_AIM OF THE TASK_.
Reproduce the full listing that appears beneath this instruction exactly.

— Begin TASK INPUT —

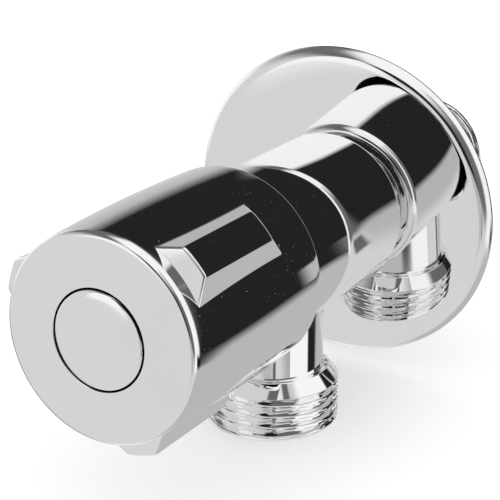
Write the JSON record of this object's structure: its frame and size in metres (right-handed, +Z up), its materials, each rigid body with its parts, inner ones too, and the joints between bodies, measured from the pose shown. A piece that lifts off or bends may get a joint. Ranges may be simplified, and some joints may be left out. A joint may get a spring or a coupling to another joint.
{
  "type": "angle valve",
  "caption": "Chrome quarter-turn angle valve with a round wall flange, a threaded inlet stub behind it, a threaded outlet pointing down and a ribbed barrel handle in front.",
  "frame": {"origin": "on the axis of the inlet and the handle, in the wall plane that the flange's rim rests against", "axes": "+Y into the wall along the inlet, -Y to the front along the handle, +Z up, -Z down the outlet"},
  "size_m": [0.053, 0.1052, 0.0552],
  "materials": {
    "polished_chrome": "mirror-polished chrome plating on brass",
    "handle_chrome": "mirror-polished chrome plating on a die-cast handle",
    "flange_chrome": "polished stainless steel sheet, chrome bright",
    "button_chrome": "bright chrome-plated cap",
    "raw_brass": "turned brass, unplated",
    "spindle_brass": "turned brass, lightly greased",
    "ceramic": "lapped alumina ceramic",
    "dark_rubber": "moulded nitrile rubber",
    "seal_fibre": "pressed fibre gasket",
    "low_friction_plastic": "white acetal",
    "grey_plastic": "moulded nylon",
    "white_plastic": "moulded polypropylene",
    "stainless": "stainless steel"
  },
  "bodies": {
    "root": {"valve_body": "polished_chrome", "bonnet_housing": "raw_brass", "bonnet_seal": "seal_fibre", "seat_gasket": "dark_rubber", "fixed_ceramic_disc": "ceramic", "silencer_screen": "white_plastic", "strainer_ring": "grey_plastic", "strainer_mesh": "stainless"},
    "handle": {"handle_shell": "handle_chrome", "handle_insert": "grey_plastic", "handle_screw": "stainless", "screw_washer": "stainless", "index_button": "button_chrome", "button_ring": "dark_rubber", "spindle": "spindle_brass", "spindle_o_rings": "dark_rubber", "thrust_washer": "low_friction_plastic", "spindle_circlip": "stainless", "travel_stop_ring": "raw_brass", "moving_ceramic_disc": "ceramic"},
    "flange": {"wall_flange": "flange_chrome"}
  },
  "joints": [
    {"name": "handle_turn", "type": "hinge", "parent": "root", "child": "handle", "pos_m": [0, -0.04, 0], "axis": [0, -1, 0], "range_deg": [0, 90]},
    {"name": "flange_slide", "type": "slide", "parent": "root", "child": "flange", "axis": [0, -1, 0], "range_m": [0, 0.0012]}
  ]
}
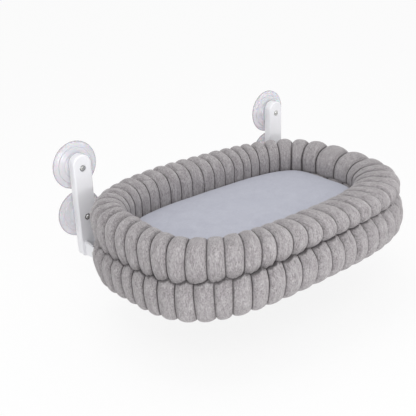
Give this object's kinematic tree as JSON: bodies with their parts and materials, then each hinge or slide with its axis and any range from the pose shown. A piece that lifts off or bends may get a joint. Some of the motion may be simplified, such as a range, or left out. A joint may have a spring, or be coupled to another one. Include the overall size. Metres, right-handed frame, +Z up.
{
  "type": "window mounted cat perch",
  "caption": "Window perch for a cat: two hinged arms with suction cups carry a tube frame and a plush nest with a lift-out pad.",
  "frame": {"origin": "centre of the four suction cup faces, on the window glass", "axes": "+Y into the glass, +Z up, +X to the right along the long side of the bed for someone who faces the window; the bed reaches towards -Y"},
  "size_m": [0.63, 0.42, 0.24],
  "materials": {
    "arm_abs": "moulded white ABS, satin",
    "spine_steel": "zinc plated strip",
    "cup_pvc": "clear soft PVC, smooth",
    "insert_brass": "turned",
    "zinc_steel": "zinc plated, bright",
    "lug_nylon": "moulded nylon, fine grain",
    "acetal": "turned acetal",
    "tube_coat": "powder coated, satin",
    "sleeve_steel": "drawn tube",
    "board_wood": "hardboard, smooth",
    "lining_cloth": "spunbond cloth",
    "webbing": "woven strap with hook and loop",
    "foam": "open cell foam",
    "ring_plush": "short warm grey plush",
    "pad_plush": "short cool grey plush"
  },
  "bodies": {
    "brackets": {"left_arm_front": "arm_abs", "right_arm_front": "arm_abs", "left_arm_back": "arm_abs", "right_arm_back": "arm_abs", "left_spine": "spine_steel", "right_spine": "spine_steel", "left_upper_cup": "cup_pvc", "left_lower_cup": "cup_pvc", "right_upper_cup": "cup_pvc", "right_lower_cup": "cup_pvc", "cup_inserts": "insert_brass", "cup_screws": "zinc_steel", "cup_washers": "zinc_steel", "arm_screws": "zinc_steel", "hinge_pins": "zinc_steel", "hinge_nuts": "zinc_steel"},
    "bed": {"lug_screws": "zinc_steel", "joint_screws": "zinc_steel", "left_lug": "lug_nylon", "right_lug": "lug_nylon", "hinge_bushes": "acetal", "hinge_washers": "acetal", "front_tube": "tube_coat", "rear_tube": "tube_coat", "cross_bars": "tube_coat", "joint_sleeves": "sleeve_steel", "base_board": "board_wood", "base_lining": "lining_cloth", "side_straps": "webbing", "front_straps": "webbing", "rear_straps": "webbing", "corner_straps": "webbing", "base_foam": "foam", "lower_bolster": "ring_plush", "upper_bolster": "ring_plush"},
    "pad": {"pad": "pad_plush"}
  },
  "joints": [
    {"name": "bed_fold", "type": "hinge", "parent": "brackets", "child": "bed", "pos_m": [0, -0.064, -0.112], "axis": [-1, 0, 0], "range_deg": [0, 80], "deforming": ["upper_bolster", "lower_bolster"]},
    {"name": "pad_lift", "type": "slide", "parent": "bed", "child": "pad", "axis": [0, 0, 1], "range_m": [0, 0.12]}
  ]
}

— End TASK INPUT —

_EXERCISE RESPONSE_.
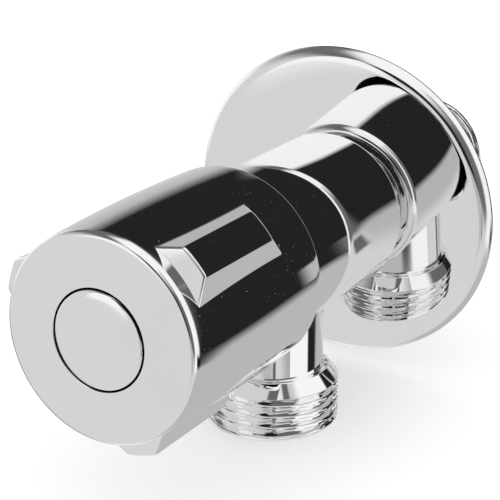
Write the JSON record of this object's structure: its frame and size in metres (right-handed, +Z up), its materials, each rigid body with its parts, inner ones too, and the joints between bodies, measured from the pose shown. A piece that lifts off or bends may get a joint. Ranges may be simplified, and some joints may be left out. A joint may get a spring or a coupling to another joint.
{
  "type": "angle valve",
  "caption": "Chrome quarter-turn angle valve with a round wall flange, a threaded inlet stub behind it, a threaded outlet pointing down and a ribbed barrel handle in front.",
  "frame": {"origin": "on the axis of the inlet and the handle, in the wall plane that the flange's rim rests against", "axes": "+Y into the wall along the inlet, -Y to the front along the handle, +Z up, -Z down the outlet"},
  "size_m": [0.053, 0.1052, 0.0552],
  "materials": {
    "polished_chrome": "mirror-polished chrome plating on brass",
    "handle_chrome": "mirror-polished chrome plating on a die-cast handle",
    "flange_chrome": "polished stainless steel sheet, chrome bright",
    "button_chrome": "bright chrome-plated cap",
    "raw_brass": "turned brass, unplated",
    "spindle_brass": "turned brass, lightly greased",
    "ceramic": "lapped alumina ceramic",
    "dark_rubber": "moulded nitrile rubber",
    "seal_fibre": "pressed fibre gasket",
    "low_friction_plastic": "white acetal",
    "grey_plastic": "moulded nylon",
    "white_plastic": "moulded polypropylene",
    "stainless": "stainless steel"
  },
  "bodies": {
    "root": {"valve_body": "polished_chrome", "bonnet_housing": "raw_brass", "bonnet_seal": "seal_fibre", "seat_gasket": "dark_rubber", "fixed_ceramic_disc": "ceramic", "silencer_screen": "white_plastic", "strainer_ring": "grey_plastic", "strainer_mesh": "stainless"},
    "handle": {"handle_shell": "handle_chrome", "handle_insert": "grey_plastic", "handle_screw": "stainless", "screw_washer": "stainless", "index_button": "button_chrome", "button_ring": "dark_rubber", "spindle": "spindle_brass", "spindle_o_rings": "dark_rubber", "thrust_washer": "low_friction_plastic", "spindle_circlip": "stainless", "travel_stop_ring": "raw_brass", "moving_ceramic_disc": "ceramic"},
    "flange": {"wall_flange": "flange_chrome"}
  },
  "joints": [
    {"name": "handle_turn", "type": "hinge", "parent": "root", "child": "handle", "pos_m": [0, -0.04, 0], "axis": [0, -1, 0], "range_deg": [0, 90]},
    {"name": "flange_slide", "type": "slide", "parent": "root", "child": "flange", "axis": [0, -1, 0], "range_m": [0, 0.0012]}
  ]
}
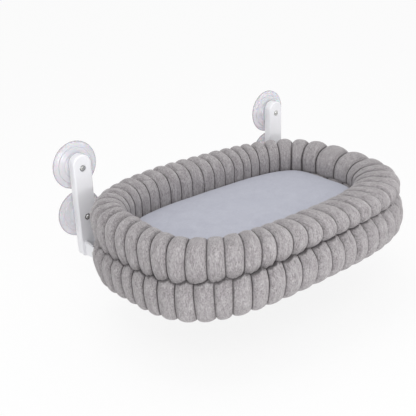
Give this object's kinematic tree as JSON: bodies with their parts and materials, then each hinge or slide with its axis and any range from the pose shown. A piece that lifts off or bends may get a joint. Some of the motion may be simplified, such as a range, or left out. A joint may have a spring, or be coupled to another one. Include the overall size. Metres, right-handed frame, +Z up.
{
  "type": "window mounted cat perch",
  "caption": "Window perch for a cat: two hinged arms with suction cups carry a tube frame and a plush nest with a lift-out pad.",
  "frame": {"origin": "centre of the four suction cup faces, on the window glass", "axes": "+Y into the glass, +Z up, +X to the right along the long side of the bed for someone who faces the window; the bed reaches towards -Y"},
  "size_m": [0.63, 0.42, 0.24],
  "materials": {
    "arm_abs": "moulded white ABS, satin",
    "spine_steel": "zinc plated strip",
    "cup_pvc": "clear soft PVC, smooth",
    "insert_brass": "turned",
    "zinc_steel": "zinc plated, bright",
    "lug_nylon": "moulded nylon, fine grain",
    "acetal": "turned acetal",
    "tube_coat": "powder coated, satin",
    "sleeve_steel": "drawn tube",
    "board_wood": "hardboard, smooth",
    "lining_cloth": "spunbond cloth",
    "webbing": "woven strap with hook and loop",
    "foam": "open cell foam",
    "ring_plush": "short warm grey plush",
    "pad_plush": "short cool grey plush"
  },
  "bodies": {
    "brackets": {"left_arm_front": "arm_abs", "right_arm_front": "arm_abs", "left_arm_back": "arm_abs", "right_arm_back": "arm_abs", "left_spine": "spine_steel", "right_spine": "spine_steel", "left_upper_cup": "cup_pvc", "left_lower_cup": "cup_pvc", "right_upper_cup": "cup_pvc", "right_lower_cup": "cup_pvc", "cup_inserts": "insert_brass", "cup_screws": "zinc_steel", "cup_washers": "zinc_steel", "arm_screws": "zinc_steel", "hinge_pins": "zinc_steel", "hinge_nuts": "zinc_steel"},
    "bed": {"lug_screws": "zinc_steel", "joint_screws": "zinc_steel", "left_lug": "lug_nylon", "right_lug": "lug_nylon", "hinge_bushes": "acetal", "hinge_washers": "acetal", "front_tube": "tube_coat", "rear_tube": "tube_coat", "cross_bars": "tube_coat", "joint_sleeves": "sleeve_steel", "base_board": "board_wood", "base_lining": "lining_cloth", "side_straps": "webbing", "front_straps": "webbing", "rear_straps": "webbing", "corner_straps": "webbing", "base_foam": "foam", "lower_bolster": "ring_plush", "upper_bolster": "ring_plush"},
    "pad": {"pad": "pad_plush"}
  },
  "joints": [
    {"name": "bed_fold", "type": "hinge", "parent": "brackets", "child": "bed", "pos_m": [0, -0.064, -0.112], "axis": [-1, 0, 0], "range_deg": [0, 80], "deforming": ["upper_bolster", "lower_bolster"]},
    {"name": "pad_lift", "type": "slide", "parent": "bed", "child": "pad", "axis": [0, 0, 1], "range_m": [0, 0.12]}
  ]
}